The other half of the issue is that I’m used to thinking of intentional-stance features as having cognitive functions. For example, if I “believe” something, this means that I have some actual physical pattern inside me that performs the function of a world-model, and something like plans, actions, or observations that I check against that world-model. The physical system that constantly twitches can indeed be modeled by an agent with a utility function over world-histories, but that agent is in some sense an incorporeal soul—the physical system itself doesn’t have the cognitive functions associated with intentional-stance attributes (like “caring about coherence”).
Yeah, I agree that the concepts of “goals”, “values”, “wanting”, etc. are useful concepts to have, and point to something real. For those concepts, it is true that the constant-twitching agent does not “want” to constantly twitch, nor does it have it as a “goal”. On the other hand, you can say that humans “want” to not suffer.
I’m not arguing that we should drop these concepts altogether. Separately from this post, I want to make the claim that we can try to build an AI system that does not have “goals”. A common counterargument is that due to coherence theorems any sufficiently advanced AI system will have “goals”. I’m rebutting that counterargument with this post.
(The next couple of posts in the sequence should address this a bit more, I think the sequence is going to resume very soon.)
I’m not sure that the agent that constantly twitches is going to be motivated by coherence theorems anyways. Is the class of agents that care about coherence identical to the class of potentially dangerous goal-directed/explicit-utility-maximizing/insert-euphemism-here agents?
In the setting where your outcomes are universe-histories, coherence is vacuous, so nobody cares/doesn’t care about that kind of coherence.
In the setting where you have some sort of contradictory preferences, because your preferences are over more high-level concepts than particular universe-histories, then you probably care about coherence theorems. Seems possible that this is the same as the class of goal-directed behaviors, but even if so I’m not sure what implications that has? Eg.
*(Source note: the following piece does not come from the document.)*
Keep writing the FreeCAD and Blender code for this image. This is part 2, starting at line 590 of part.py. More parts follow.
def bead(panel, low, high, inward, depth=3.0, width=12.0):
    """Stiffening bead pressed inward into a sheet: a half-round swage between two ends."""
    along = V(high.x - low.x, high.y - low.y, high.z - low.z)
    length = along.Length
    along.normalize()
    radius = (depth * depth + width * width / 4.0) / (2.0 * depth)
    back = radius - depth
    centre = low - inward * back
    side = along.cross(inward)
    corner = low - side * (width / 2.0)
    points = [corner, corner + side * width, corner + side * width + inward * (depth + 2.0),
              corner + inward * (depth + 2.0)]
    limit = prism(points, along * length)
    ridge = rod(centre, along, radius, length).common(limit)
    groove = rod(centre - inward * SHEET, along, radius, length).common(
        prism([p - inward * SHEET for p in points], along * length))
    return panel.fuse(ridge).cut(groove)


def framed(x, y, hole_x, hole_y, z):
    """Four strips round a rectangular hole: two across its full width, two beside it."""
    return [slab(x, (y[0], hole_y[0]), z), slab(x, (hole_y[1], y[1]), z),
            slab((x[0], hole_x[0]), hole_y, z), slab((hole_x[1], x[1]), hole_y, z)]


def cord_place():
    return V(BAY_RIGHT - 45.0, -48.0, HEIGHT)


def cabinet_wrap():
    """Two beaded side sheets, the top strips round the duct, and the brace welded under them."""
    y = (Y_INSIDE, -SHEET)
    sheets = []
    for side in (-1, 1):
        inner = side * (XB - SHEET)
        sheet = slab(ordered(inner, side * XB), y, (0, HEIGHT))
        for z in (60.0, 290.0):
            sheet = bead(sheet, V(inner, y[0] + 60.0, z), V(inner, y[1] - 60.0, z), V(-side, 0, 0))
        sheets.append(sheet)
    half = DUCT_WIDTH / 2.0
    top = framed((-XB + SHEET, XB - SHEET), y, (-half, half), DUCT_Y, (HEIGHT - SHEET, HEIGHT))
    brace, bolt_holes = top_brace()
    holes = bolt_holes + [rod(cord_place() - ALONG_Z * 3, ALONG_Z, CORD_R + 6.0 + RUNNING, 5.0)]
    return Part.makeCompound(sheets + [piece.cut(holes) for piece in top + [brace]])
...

I don’t think it changes anything about the arguments I’m making in this post.
Sorry, this was a good response to my confused take—I promised myself I’d write a response but only ended up doing it now :)
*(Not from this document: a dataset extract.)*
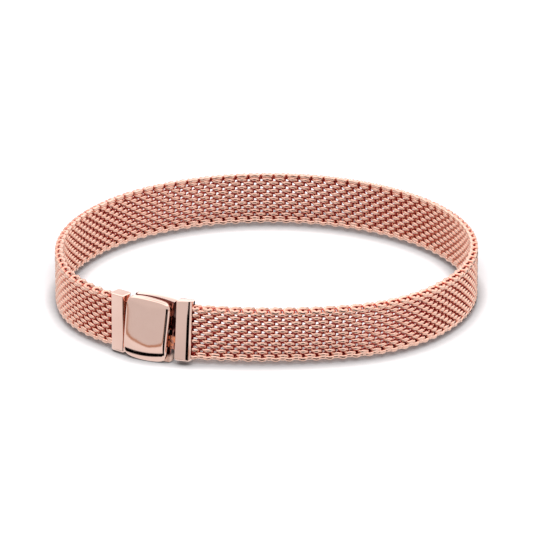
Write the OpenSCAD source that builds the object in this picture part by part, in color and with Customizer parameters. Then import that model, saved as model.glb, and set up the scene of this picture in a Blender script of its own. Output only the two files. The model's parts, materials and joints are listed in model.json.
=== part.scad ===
// Mesh bracelet: a woven wire band closed into a loop by a fold-over clasp.
// The bracelet stands on its edge. X runs to the right along the clasp, Y runs
// back across the wrist, and Z runs up across the width of the band.

/* [Mesh band] */
// Width of the woven band, from edge to edge
band_w = 7.6; // [6:0.1:8]
// Thickness of the woven band
band_t = 1.2; // [0.9:0.05:1.4]
// Rounding along the band's two edges
band_edge_r = 0.45; // [0.1:0.05:0.55]
// Radius of the loop round the back of the wrist, at the middle of the band
loop_r = 29.3; // [27:0.1:34]

/* [End caps] */
// Length of each end cap along the band
cap_len = 2.5; // [2.3:0.1:3]
// Depth of each end cap through the band's thickness
cap_depth = 2.1; // [1.9:0.1:2.6]
// Height of each end cap across the band's width
cap_h = 8.5; // [8.4:0.1:9]
// Turn of each end cap away from the clasp's own line
cap_turn = 14; // [10:0.5:18]
// Lean of the right cap, which follows the clasp
cap_lean = 3.5; // [0:0.5:3.5]
// Roll of the right cap, which follows the clasp
cap_roll = 2; // [0:0.5:2.5]
// Rounding of a cap's corners at its top and bottom
cap_corner_r = 0.4; // [0.2:0.05:0.8]
// Rounding of a cap's upright edges beside the band
cap_band_r = 0.75; // [0.3:0.05:0.95]
// Rounding of a cap's upright edges beside the clasp
cap_clasp_r = 0.2; // [0.1:0.05:0.4]
// How deep the band is seated in each cap
seat_depth = 1; // [0.6:0.1:1.2]

/* [Lid] */
// Length of the lid along the band
lid_len = 6.35; // [6:0.05:7.4]
// Height of the lid at its middle
lid_h = 9.2; // [8.8:0.1:9.6]
// Thickness of the lid
lid_t = 1.2; // [1.1:0.05:1.4]
// How far the lid's top and bottom bow out beyond its corners
lid_bow = 0.35; // [0.1:0.05:0.5]
// Rounding of the lid's corners, seen from the front
lid_corner_r = 1.2; // [0.6:0.1:1.4]
// Rounding of the lid's top and bottom front edges
lid_edge_r = 0.95; // [0.4:0.05:1]
// Rounding of the lid's upright front edges
lid_side_r = 0.45; // [0.2:0.05:0.6]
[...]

I think the root of my disagreeing-feeling is that when I talk about things like “it cares” or “it values,” I’m in a context where the intentional stance is actually doing useful work—thinking of some system as an agent with wants, plans, goals, etc. is in some cases a useful simplification that helps me better predict the world. This is especially true when I’m just using the words informally—I can talk about the constantly-twitching agent wanting to constantly twitch, when using the words deliberately, but I wouldn’t use this language intuitively, because it doesn’t help me predict anything the physical stance wouldn’t. It might even mislead me, or dilute the usefulness of intentional stance language. This conflict with intuition is a lot of what’s driving my reaction this this argument.
The other half of the issue is that I’m used to thinking of intentional-stance features as having cognitive functions. For example, if I “believe” something, this means that I have some actual physical pattern inside me that performs the function of a world-model, and something like plans, actions, or observations that I check against that world-model. The physical system that constantly twitches can indeed be modeled by an agent with a utility function over world-histories, but that agent is in some sense an incorporeal soul—the physical system itself doesn’t have the cognitive functions associated with intentional-stance attributes (like “caring about coherence”).
Yeah, I agree that the concepts of “goals”, “values”, “wanting”, etc. are useful concepts to have, and point to something real. For those concepts, it is true that the constant-twitching agent does not “want” to constantly twitch, nor does it have it as a “goal”. On the other hand, you can say that humans “want” to not suffer.
I’m not arguing that we should drop these concepts altogether. Separately from this post, I want to make the claim that we can try to build an AI system that does not have “goals”. A common counterargument is that due to coherence theorems any sufficiently advanced AI system will have “goals”. I’m rebutting that counterargument with this post.
(The next couple of posts in the sequence should address this a bit more, I think the sequence is going to resume very soon.)